En clair, c’est un idiot qui n’a jamais travaillé pour personne, ce qui, en économie, n’est pas un obstacle à l’ascension vers les sommets.

Espinosa reconnaît qu’il appartient à une école de pensée où le travail, c’est les autres, puisque ces génies - et leurs employeurs - ne font que penser. Son mémoire de fin d’études s’intitulait « Ludwig von Mises et le rôle de l’économiste : une approche historique ».

Ludwig von Mises est le père putatif de Milei, Musk, Trump et d’autres fanatiques talentueux de la croissance du profit tels que Milton Friedman et Friedrich Hayek. Le truc de Ludwig von Mises, c’est le raisonnement pragmatique :

* s’ils ou elles tètent, ce sont des mammifères....

* s’ils rongent, ce sont des rongeurs

* s’ils pratiquent l’onanisme, ce sont des économistes...

Ludwig von Mises a prononcé des phrases pour l’éternité, genre :

« L’économie de marché n’a besoin ni d’apologistes ni de propagandistes. ... Si vous cherchez un monument [à sa gloire], regardez autour de vous ».

Ludwig regardait vers La Dehesa [équivalent chilien d’Auteuil-Neuilly-Passy]...

Mais votre serviteur et ses lecteurs regardent surtout les favelas, les bidonvilles, les chabolas, les chozas the huts and shacks, die Strohhütten, трущобы.... Bref, nous regardons la misère générée par le marché libre d’une part, et la concentration inimaginable de la richesse entre quelques mains d’autre part.

Voulez-vous une autre citation de Ludwig von Mises ? La voici :

« Le système de production capitaliste est une démocratie économique dans laquelle chaque centime donne droit à un vote. Les consommateurs constituent le peuple souverain ».

Un consommateur comme Elon Musk, avec une fortune de 38 000 000 000 000 000 de cents de dollar, a droit à 38 milliards de voix. C’est pour cela qu’il est là où il est.

Et comme les “consommateurs” constituent le peuple souverain, les connards comme Donald Trump, Elon Musk, Jeff Bezos, Mark Zuckerberg et consorts... règnent sur le beau monde imaginé par Ludwig von Mises et ses épigones.

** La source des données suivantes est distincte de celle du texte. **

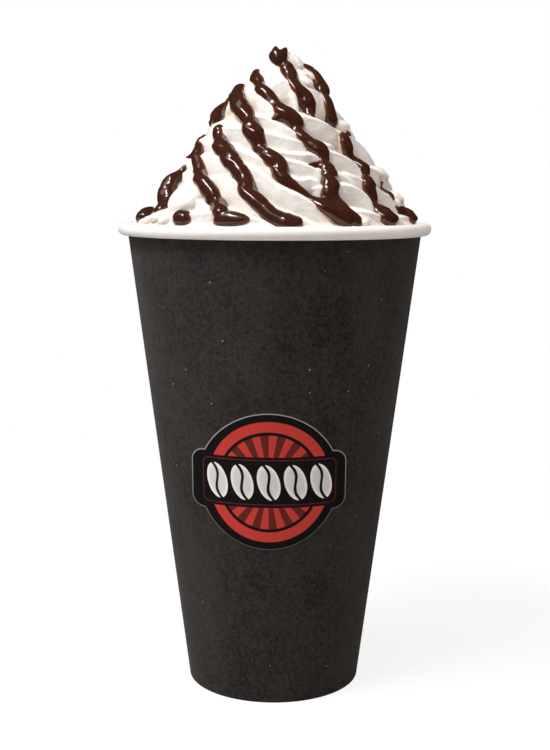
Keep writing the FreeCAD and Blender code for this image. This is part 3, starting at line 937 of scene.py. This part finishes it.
def make_sauce(name, ropes):
    """All the ropes as one piece that rides on the cream."""
    bm = bmesh.new()
    for seed, places in enumerate(ropes):
        bm.from_mesh(rope_tube(places, seed))
    bm = melted(bm, SAUCE_VOXEL)
    points = np.array([v.co[:] for v in bm.verts])
    x = points[:, 0] - mound_axis(points[:, 2])
    azimuth = np.degrees(np.arctan2(points[:, 1], x)) % 360
    radius = np.hypot(x, points[:, 1])
    depth = radius - cream_radius(azimuth, np.minimum(points[:, 2], TIP_START))
    depth = np.where(points[:, 2] > TIP_START, FULL_DEPTH, depth)
    settle = np.where(depth > 0, (1 - SAUCE_SETTLE) * depth, 0) / np.maximum(radius, 1e-6)
    settle = np.where(points[:, 2] < TIP_START, settle, 0)
    points[:, 0] -= x * settle
    points[:, 1] -= points[:, 1] * settle
    for v, place in zip(bm.verts, points):
        v.co = place
    piece = finish_piece(name, bm, sauce_finish())
    keep_value(piece, "depth", np.clip(depth * SAUCE_SETTLE / FULL_DEPTH, 0, 1))
    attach(piece, "root")
    return piece


make_sauce("drizzle_front", ROPES)

# %% [markdown]
# ### The far side
# The far side is dressed like the front: the same ropes turned half round, as the folds under
# them are. The parts that would come round and cross the front ropes at the sides are left out.

# %% The same sauce on the far side
BACK_FIRST, BACK_LAST = 10, 170   # the azimuths that the far side keeps


def turned_to_back(places):
    """A rope moved to the far side, without what would come round to the front."""
    moved = [((azimuth + BACK_TURN) % 360, z + BACK_SHIFT, width) for azimuth, z, width in places]
    return [place for place in moved if BACK_FIRST < place[0] < BACK_LAST]


tip_ropes = 3             # the first ropes lie on the tip, which both sides share
back_ropes = [rope for rope in map(turned_to_back, ROPES[tip_ropes:]) if len(rope) > 2]
make_sauce("drizzle_back", back_ropes)

# %% [markdown]
# ## The papers
# The cup's white paper is coated inside and has a soft satin look, with a trace of fibre and some
# light let through its thickness.

# %% White paper
def white_paper_finish():
    f = Finish("white_paper")
    place = f.place()
    fibre = f.grain(place, 700.0, 3.0)
    tint = f.ramp(fibre, [(0.3, (0.935, 0.885, 0.855)), (0.7, (0.955, 0.915, 0.89))])
    return f.surface(Base_Color=tint, Roughness=0.42, Normal=f.bump(fibre, 0.0002, 0.25),
                     Subsurface_Weight=0.5, Subsurface_Radius=(1.0, 1.0, 1.0),
                     Subsurface_Scale=0.0005)

# %% [markdown]
# The wrap is uncoated black paper, dyed unevenly. Close up it is a felt of short curled fibres,
# a little greyer than the dye, with faint clouds and here and there a pale speck of dust. The
# curls are the thin lines where a twisted noise passes its middle value. A weak sheen stands for
# the fuzz that catches light at the cup's edges.

# %% Black paper
DARK_DYE = (0.0105, 0.0088, 0.0080)
GREY_FIBRE = (0.0380, 0.0316, 0.0291)
SPECK = (0.45, 0.43, 0.40)


def black_paper_finish():
    f = Finish("black_paper")
    place = f.place()
    cloud = f.grain(f.stretched(place, (1.0, 1.0, 0.5)), 80.0, 3.0, 0.5)
    felt = f.grain(place, 800.0, 4.0, 0.7)
    curl = f.add("TexNoise", Vector=place, Scale=560.0, Detail=1.0, Distortion=1.6).outputs["Fac"]
    off_middle = f.math("ABSOLUTE", f.math("SUBTRACT", curl, 0.5))
    strand = f.ramp(off_middle, [(0.0, 1.0), (0.045, 0.0)])
    mottle = f.math("ADD", f.math("MULTIPLY", cloud, 0.30),
                    f.math("ADD", f.math("MULTIPLY", felt, 0.70), f.math("MULTIPLY", strand, 0.11)))
    paper = f.ramp(mottle, [(0.38, DARK_DYE), (0.62, GREY_FIBRE)])
    spots = f.add("TexVoronoi", Vector=place, Scale=300.0, Randomness=1.0)
    small = f.math("LESS_THAN", spots.outputs["Distance"], 0.055)
    chance = f.add("SeparateColor", Color=spots.outputs["Color"]).outputs[0]
    some = f.math("GREATER_THAN", chance, 0.60)
    tint = f.blend(f.math("MULTIPLY", small, some), paper, SPECK)
    return f.surface(Base_Color=tint, Roughness=0.55, Normal=f.bump(mottle, 0.0003, 0.5),
                     Specular_IOR_Level=0.7, Sheen_Weight=0.07, Sheen_Roughness=0.5)

# %% [markdown]
# ## The sticker
# The sticker is black vinyl printed in red, dark red and white: a ring round a disc of rays, with
# a black band across them that holds five coffee beans. It could be painted as an image, but it
# is sharper and needs no file if every shape is a distance compared with a limit. `u` is the
# distance round the wall from the sticker's middle and `v` the height, both in mm, so the print
# wraps round the cup as a real sticker does. The pale cut edge follows the film's own outline,
# which was cut straight from the front. It is partly the film's own pale edge and partly a painted
# highlight: brighter towards the top, where lamps above would catch it, and dimmer towards the bottom.

# %% The sticker's sizes
label_low, label_high = (np.array(corner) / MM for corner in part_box("label"))
label_middle = (label_low + label_high) / 2
print("label middle and size in mm:", label_middle.round(2), (label_high - label_low).round(2))
BLACK_VINYL = (0.0085, 0.0085, 0.0092)
RED_INK = (0.60, 0.040, 0.029)
DARK_RED_INK = (0.14, 0.017, 0.014)
LABEL_FIELD = 13.4        # radius of the rays, mm
LABEL_RING = 17.2         # outer radius of the red ring
LABEL_RAYS = 18
BAND_HALF_WIDE = 19.9
BAND_HALF_HIGH = 7.2
BEAN_STEP = 7.3
BEAN_HALF_WIDE = 3.0
BEAN_HALF_HIGH = 5.2
BEAN_LEAN = math.radians(-16)
SLIT_BEND = 0.75
SLIT_HALF_WIDE = 0.42
BEAN_SHADE, BEAN_LIGHT = (0.72, 0.705, 0.71), (0.90, 0.885, 0.89)
PALE_CUT_EDGE_AND_HIGHLIGHT = (0.34, 0.33, 0.32)
CUT_EDGE_WIDE = 0.28
FILM_HALF_WIDE, FILM_HALF_HIGH, FILM_CORNER = 21.25, 8.5, 3.4
FILM_RADIUS = 19.5

# %% The sticker's print
def label_finish():
    """A black printed sticker: a red disc of rays behind a black band with five white beans."""
    f = Finish("label_print")
    x, y, z = f.add("SeparateXYZ", Vector=f.place()).outputs
    wall = f.math("MULTIPLY_ADD", z, wall_taper)
    wall.node.inputs[2].default_value = foot_radius * MM
    turn = f.math("ARCTAN2", x, f.math("MULTIPLY", y, -1.0))
    u = f.math("SUBTRACT", f.math("DIVIDE", f.math("MULTIPLY", turn, wall), MM), label_middle[0])
    straight = f.math("SUBTRACT", f.math("DIVIDE", x, MM), label_middle[0])
    v = f.math("SUBTRACT", f.math("DIVIDE", z, MM), label_middle[2])

    def distance(a, b):
        return f.math("SQRT", f.math("ADD", f.math("MULTIPLY", a, a), f.math("MULTIPLY", b, b)))

    def band_edge(side, half_wide, half_high, corner):
        """Distance outside a band with round corners, negative inside it."""
        side = f.math("MAXIMUM", f.math("SUBTRACT", f.math("ABSOLUTE", side), half_wide - corner), 0.0)
        rise = f.math("MAXIMUM", f.math("SUBTRACT", f.math("ABSOLUTE", v), half_high - corner), 0.0)
        return f.math("SUBTRACT", distance(side, rise), corner)

    def within(value, low, high):
        return f.math("MULTIPLY", f.math("GREATER_THAN", value, low), f.math("LESS_THAN", value, high))

    away = distance(u, v)
    sector = f.math("FRACT", f.math("MULTIPLY", f.math("ARCTAN2", v, u), LABEL_RAYS / (2 * math.pi)))
    rays = f.blend(f.math("GREATER_THAN", sector, 0.5), RED_INK, DARK_RED_INK)
    tint = f.blend(f.math("LESS_THAN", away, LABEL_FIELD), BLACK_VINYL, rays)
    tint = f.blend(within(away, LABEL_FIELD + 0.9, LABEL_RING), tint, RED_INK)
    band = band_edge(u, BAND_HALF_WIDE, BAND_HALF_HIGH, 2.6)
    tint = f.blend(f.math("LESS_THAN", band, 0.0), tint, BLACK_VINYL)
    tint = f.blend(within(band, -1.0, -0.72), tint, DARK_RED_INK)

    nearest = f.math("ROUND", f.math("DIVIDE", u, BEAN_STEP))
    place = f.math("MINIMUM", f.math("MAXIMUM", nearest, -2.0), 2.0)
    across = f.math("SUBTRACT", u, f.math("MULTIPLY", place, BEAN_STEP))
    lean_cos, lean_sin = math.cos(BEAN_LEAN), math.sin(BEAN_LEAN)
    a = f.math("SUBTRACT", f.math("MULTIPLY", across, lean_cos), f.math("MULTIPLY", v, lean_sin))
    b = f.math("ADD", f.math("MULTIPLY", across, lean_sin), f.math("MULTIPLY", v, lean_cos))
    a_share, b_share = f.math("DIVIDE", a, BEAN_HALF_WIDE), f.math("DIVIDE", b, BEAN_HALF_HIGH)
    bean = f.math("ADD", f.math("MULTIPLY", a_share, a_share), f.math("MULTIPLY", b_share, b_share))
    bean_tint = f.ramp(bean, [(0.45, BEAN_SHADE), (0.85, BEAN_LIGHT)])
    tint = f.blend(f.math("LESS_THAN", bean, 1.0), tint, bean_tint)
    bend = f.math("MULTIPLY", f.math("SINE", f.math("MULTIPLY", b_share, math.pi)), SLIT_BEND)
    slit = f.math("LESS_THAN", f.math("ABSOLUTE", f.math("SUBTRACT", a, bend)), SLIT_HALF_WIDE)
    tint = f.blend(f.math("MULTIPLY", slit, f.math("LESS_THAN", bean, 1.0)), tint, BLACK_VINYL)

    outline = f.math("MINIMUM", band_edge(straight, FILM_HALF_WIDE, FILM_HALF_HIGH, FILM_CORNER),
                     f.math("SUBTRACT", distance(straight, v), FILM_RADIUS))
    # Painted highlight on the cut edge: brighter towards the top, dimmer towards the bottom.
    edge_highlight_from_above = f.add("MapRange", Value=v).outputs[0]
    for socket, value in (("From Min", -16.0), ("From Max", 12.0), ("To Min", 0.25), ("To Max", 1.0)):
        edge_highlight_from_above.node.inputs[socket].default_value = value
    cut = f.math("MULTIPLY", f.math("GREATER_THAN", outline, -CUT_EDGE_WIDE), edge_highlight_from_above)
    tint = f.blend(cut, tint, PALE_CUT_EDGE_AND_HIGHLIGHT)
    grain = f.grain(f.place(), 1500.0, 2.0)
    return f.surface(Base_Color=tint, Roughness=0.36, Normal=f.bump(grain, 0.0001, 0.15),
                     Specular_IOR_Level=0.4)

# %% [markdown]
# ## The drink
# The drink is hidden under the cream, but it is there: a milky chocolate brown with slow swirls.

# %% The drink
def drink_finish():
    f = Finish("mocha_drink")
    place = f.place()
    swirl = f.grain(place, 90.0, 3.0)
    tint = f.ramp(swirl, [(0.3, (0.10, 0.045, 0.02)), (0.7, (0.16, 0.08, 0.04))])
    return f.surface(Base_Color=tint, Roughness=0.12)

# %% [markdown]
# ## Dressing the solids
# The cup, its wrap, the disc in its foot, the sticker and the drink keep the shapes of their
# solids. They only get their finishes.

# %% Dress the solids
for name, finish in (("inner_cup", white_paper_finish()), ("base_disc", white_paper_finish()),
                     ("outer_wrap", black_paper_finish()), ("mocha", drink_finish()),
                     ("label", label_finish())):
    nodes[name].data.materials.clear()
    nodes[name].data.materials.append(finish)
    print(f"{name}: {finish.name}")
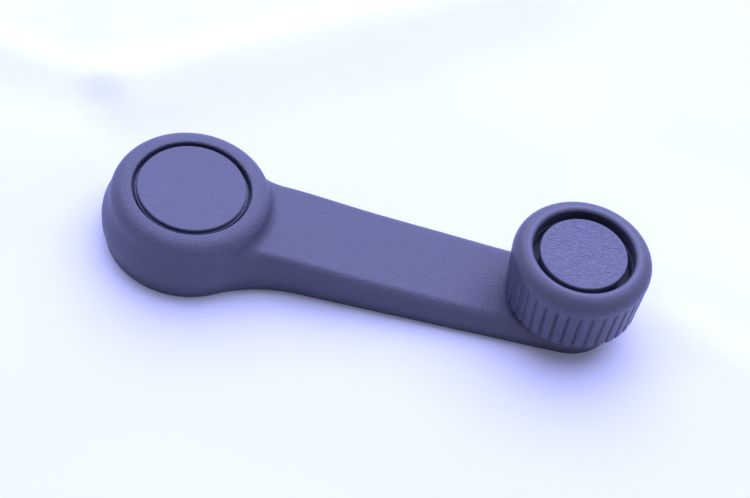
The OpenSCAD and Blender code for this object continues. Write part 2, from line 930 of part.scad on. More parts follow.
// The knob's section, turned once round
module knob_turned() {
    foot_chamfer = 0.35;
    squareness = 2.3;
    round_low = knob_top - knob_round_h;
    rotate_extrude()
        polygon(concat(
            [
                [bush_r, bush_flange_top],
                [tube_r, bush_flange_top],
                [tube_r, knob_web_low],
                [skirt_in_r, knob_web_low],
                [skirt_in_r, knob_foot_h],
                [knob_foot_r - foot_chamfer, knob_foot_h],
                [knob_foot_r, knob_foot_h + foot_chamfer]
            ],
            soft_corner(knob_r, round_low, knob_crest_r, knob_top, squareness, 8),
            [
                [knob_well_r + 0.5, knob_top - 0.15],
                [knob_well_r + 0.1, knob_top - 0.5],
                [knob_well_r, knob_top - 1],
                [knob_well_r, knob_web_top],
                [bush_r, knob_web_top]
            ]
        ));
}

// Grooves between the ribs: straight bars that lie along the tapering skirt
module knob_grooves() {
    groove_top = knob_top - knob_round_h - knob_band_h;
    rise = groove_top - knob_foot_h;
    lean = atan2(knob_r - knob_foot_r, knob_top - knob_round_h - knob_foot_h);
    for (i = [0 : knob_ribs - 1])
        rotate(360 * (i + 0.5) / knob_ribs)
            translate([knob_foot_r - groove_depth, 0, knob_foot_h])
                rotate([0, lean, 0])
                    translate([0, -groove_w / 2, -past])
                        cube([2, groove_w, rise + past]);
}

module knob_shell() {
    color(moulding_colour)
        translate([arm_l, 0, 0])
            difference() {
                knob_turned();
                knob_grooves();
                intersection() {
                    translate([0, 0, knob_web_low - past])
                        difference() {
                            cylinder(r = cap_slot_out_r, h = knob_web_t + 2 * past);
                            translate([0, 0, -past])
                                cylinder(r = cap_slot_in_r, h = knob_web_t + 4 * past);
                        }
                    rotate(45) four_legs(knob_well_r, 6, knob_web_low - 2 * past, knob_web_top + 2 * past);
                }
            }
}

module knob_cap() {
    edge = 0.25;
    skirt_in = cap_slot_out_r + 0.3;
    skirt_out = skirt_in + 0.9;
    leg_in = cap_slot_in_r + 0.1;
    leg_out = leg_in + 0.8;
    barb = 0.7;
    barb_low = knob_web_low - 1.1;
    leg_w = 5.4;
    color(cap_colour)
        translate([arm_l, 0, 0])
            union() {
                rotate_extrude()
                    polygon([
                        [0, knob_cap_low],
                        [skirt_in, knob_cap_low],
                        [skirt_in, knob_web_top],
                        [skirt_out, knob_web_top],
                        [skirt_out, knob_cap_low],
                        [knob_cap_r, knob_cap_low],
                        [knob_cap_r, knob_cap_top - edge],
                        [knob_cap_r - edge, knob_cap_top],
                        [0, knob_cap_top]
                    ]);
                intersection() {
                    rotate_extrude()
                        polygon([
                            [leg_in, knob_cap_low + 0.5],
                            [leg_in, barb_low],
                            [leg_out - 0.2, barb_low],
                            [leg_out + barb, knob_web_low - 0.5],
                            [leg_out + barb, knob_web_low - 0.1],
                            [leg_out, knob_web_low - 0.1],
                            [leg_out, knob_cap_low + 0.5]
                        ]);
                    rotate(45) four_legs(knob_well_r, leg_w, barb_low - past, knob_cap_low + 0.5);
                }
            }
}

upper_cover();
lower_cover();
cover_screws();
steel_arm();
spline_boss();
retaining_screw();
spring_washer();
plain_washer();
hub_cap();
knob_spindle();
rivet_washer();
lower_thrust_washer();
knob_bush();
knob_shell();
dished_washer();
upper_thrust_washer();
retaining_clip();
knob_cap();
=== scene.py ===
"""Looks of a moulded window crank handle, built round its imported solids."""

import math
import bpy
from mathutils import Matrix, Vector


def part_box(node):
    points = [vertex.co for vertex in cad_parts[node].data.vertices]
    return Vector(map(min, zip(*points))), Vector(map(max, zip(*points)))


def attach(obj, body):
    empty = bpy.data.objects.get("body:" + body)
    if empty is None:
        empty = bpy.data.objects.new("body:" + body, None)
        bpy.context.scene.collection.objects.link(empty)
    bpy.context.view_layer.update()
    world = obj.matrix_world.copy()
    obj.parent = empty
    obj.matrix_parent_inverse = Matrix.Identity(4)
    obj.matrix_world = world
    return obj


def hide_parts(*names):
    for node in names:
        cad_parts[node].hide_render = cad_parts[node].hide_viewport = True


bl_info = {
    "name": "Window Crank Handle",
    "version": (1, 0, 0),
    "blender": (4, 5, 0),
    "location": "View3D > Sidebar > Crank",
    "description": "Builds the moulded covers, the ribbed knob, the finishes and the stage of a window crank",
    "category": "Object",
}

import bmesh
import bpy
import numpy as np
from mathutils import Matrix, Vector

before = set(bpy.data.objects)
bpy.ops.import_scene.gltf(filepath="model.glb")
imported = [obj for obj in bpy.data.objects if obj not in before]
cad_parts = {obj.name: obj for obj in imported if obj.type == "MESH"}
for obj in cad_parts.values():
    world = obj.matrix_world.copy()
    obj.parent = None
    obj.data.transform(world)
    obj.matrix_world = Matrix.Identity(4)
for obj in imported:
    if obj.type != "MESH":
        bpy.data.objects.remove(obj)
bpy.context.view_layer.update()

# Shapes are worked out in millimetres and turned to metres in their mesh.
# The lamp and the camera are placed in metres.
MM = 0.001


def node_box(name):
    """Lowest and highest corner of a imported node, in millimetres."""
    low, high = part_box(name)
    return np.array(low) / MM, np.array(high) / MM


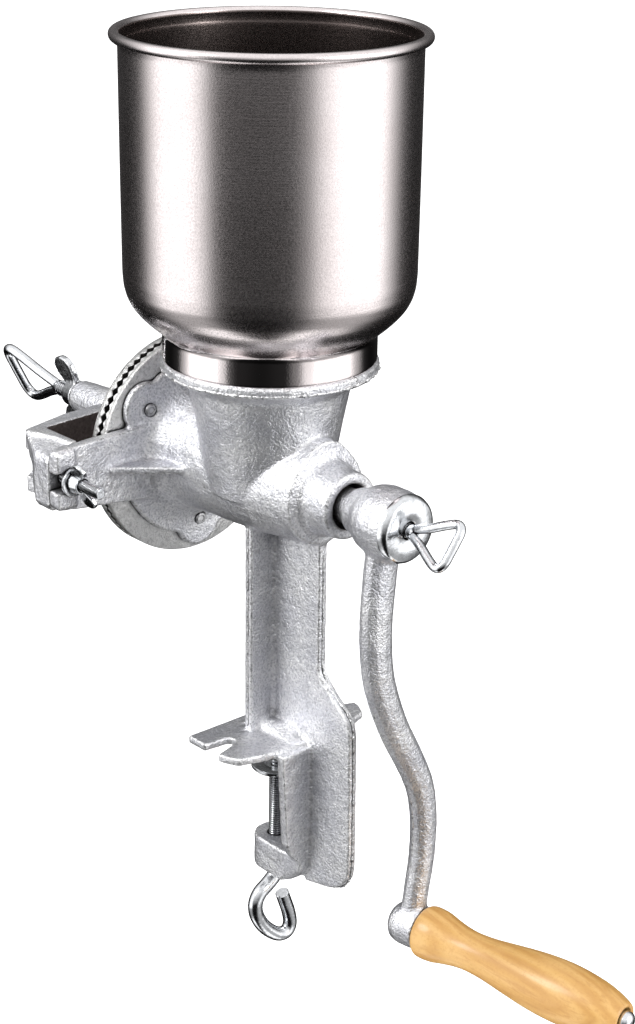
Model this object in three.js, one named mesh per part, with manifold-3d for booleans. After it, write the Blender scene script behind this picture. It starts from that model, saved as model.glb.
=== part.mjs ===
// Hand crank coffee grinder, table clamped. Millimetres, +Z up, crank end at +X.
// The inner group "mill" has its origin where the hopper axis meets the auger axis;
// the part's own origin is the table seat under the clamp plate, on the clamp screw's axis.
import * as THREE from 'three';
import { mergeVertices } from 'three/addons/utils/BufferGeometryUtils.js';
import { ConvexGeometry } from 'three/addons/geometries/ConvexGeometry.js';
import Module from 'manifold-3d';

const wasm = await Module();
wasm.setup();

// ---- driving dimensions ----
const SEAT_Z = -134.2;           // table seat below the auger axis
const SCREW_X = 7.1;             // clamp screw axis
const RIM_R = 70.3;              // hopper bead centre
const RIM_Z = 208.7;
const BEAD_R = 2.45;
const WALL = 0.8;                // hopper sheet
const NECK_R = 50.6;
const NECK_Z = 58.8;
const THROAT_R = 51.6;
const BORE_R = 20;               // auger barrel bore
const BEARING_END = 58.4;
const SHAFT_R = 8.7;
const FLANGE_X = -58;            // burr side face of the body flange
const FLANGE_T = 4;
const BURR_R = 56;
const RIVET_R = 39;              // rivet circle
const RIVET_ANGLES = [39, 141, 270];
const ARM_END = 88;              // half span of the arms
const ARM_FACE = -52;            // crank side face of the arms
const ARM_T = 5.5;
const BOLT_Y = 79;
const BOLT_R = 3;
const BRIDGE_TOP = 16.5;
const BRIDGE_LOW = -15;
const BOSS_END = -154;           // end of the bridge's boss
const ADJ_R = 4.6;               // adjusting screw
const HUB_END = 97.5;            // crank hub end face
const THUMB_R = 3.6;             // crank thumbscrew shank
const ARM_X = 82;                // plane of the crank arm
const GRIP_Y = 25;               // handle boss centre
const GRIP_Z = -222;
const GRIP_YAW = 8.4;            // degrees, the handle leans from the crank axis
const GRIP_LENGTH = 117;
const CLAMP_R = 4;               // clamp screw
const LUG_TOP = -192.5;
const LUG_LOW = -210;
const CUP_Z = -155.5;            // underside of the clamp cup
const GAP = 0.3;

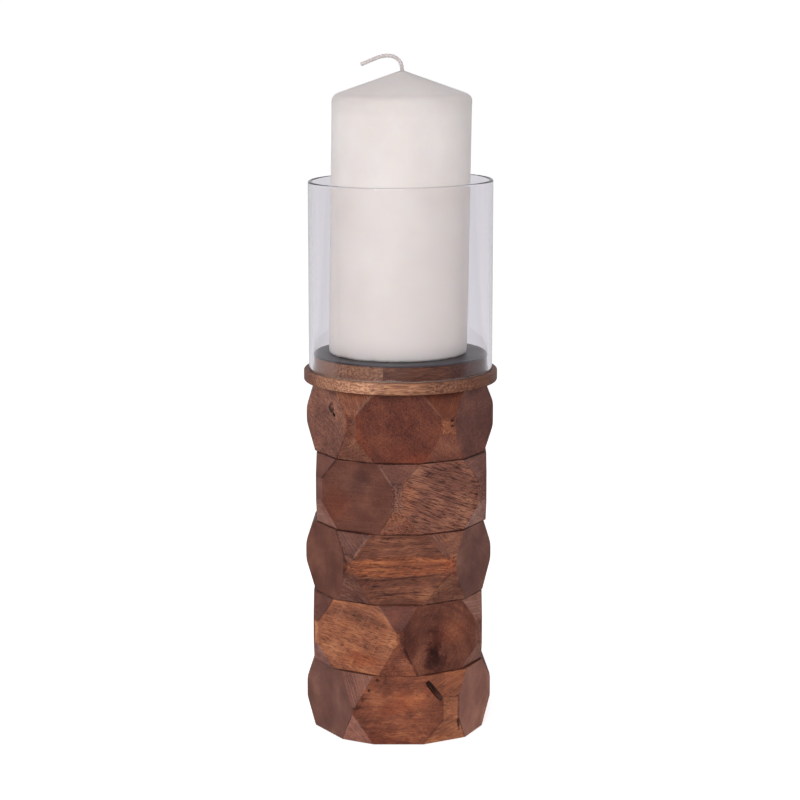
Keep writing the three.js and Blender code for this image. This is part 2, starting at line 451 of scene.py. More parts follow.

Regardez ce qui nous attend avec ce putain d’empereur néo-nazi, et son “chercheur” Victor Espinosa, on vous aura prévenus.

Espinosa rêve de jouer le rôle de Terminator, de supprimer l’impôt sur les sociétés, les ministères, les syndicats, le droit du travail, le salaire minimum, l’éducation publique, la santé publique, tout ce qui sent le service public et, surprise, même la Banque centrale. Ce n’est pas une plaisanterie :

« Espinosa s’est montré favorable à l’élimination de la Banque centrale. Dans une émission en continu, il a déclaré que « pour éliminer la Banque centrale et ne pas nous obliger à utiliser le peso, il faut modifier la Constitution. Et nous avons besoin d’une majorité de 4/7. Si nous avons ce quorum, ce sera merveilleux ».

Espinosa ne dit pas s’il veut utiliser le reichsmark ou une autre de ses inventions. Il pourrait tout aussi bien revenir au mode de paiement utilisé autrefois dans les campagnes chiliennes : la “galleta”[du français galette, aujourd’hui on dit cookie, NdT].

En attendant, le progressisme doit encore identifier son prochain traître, pardon, candidat.

Voilà où nous en sommes.


 NdT

Johannes Maximilian Kaiser Barents‐von Hohenhagen, 49 ans, n’a pas créé le parti national-socialiste, mais national-libertarien. Il se voit déjà élu président du Chili en novembre 2025, avec un programme à faire pâlir d’envie Javier Milei. Un exemple de ses positions : « qui ne contribue pas, on le déporte ». Dehors donc les Vénézuéliens, les Haïtiens et autres Boliviens, qui taillent les rosiers, font le ménage et la cuisine et cirent les chaussures de ces messieurs-dames de la haute…

 

 Herr Kaiser a défrayé la chronique lorsqu'il fut élu député par les followers de sa chaîne youtube il y a 4 ans. Il se vantait d'avoir suivi 7 cursus universitaires, de Santiago à Innsbruck en passant par Heidelberg, mais n'en avait mené aucun à bien.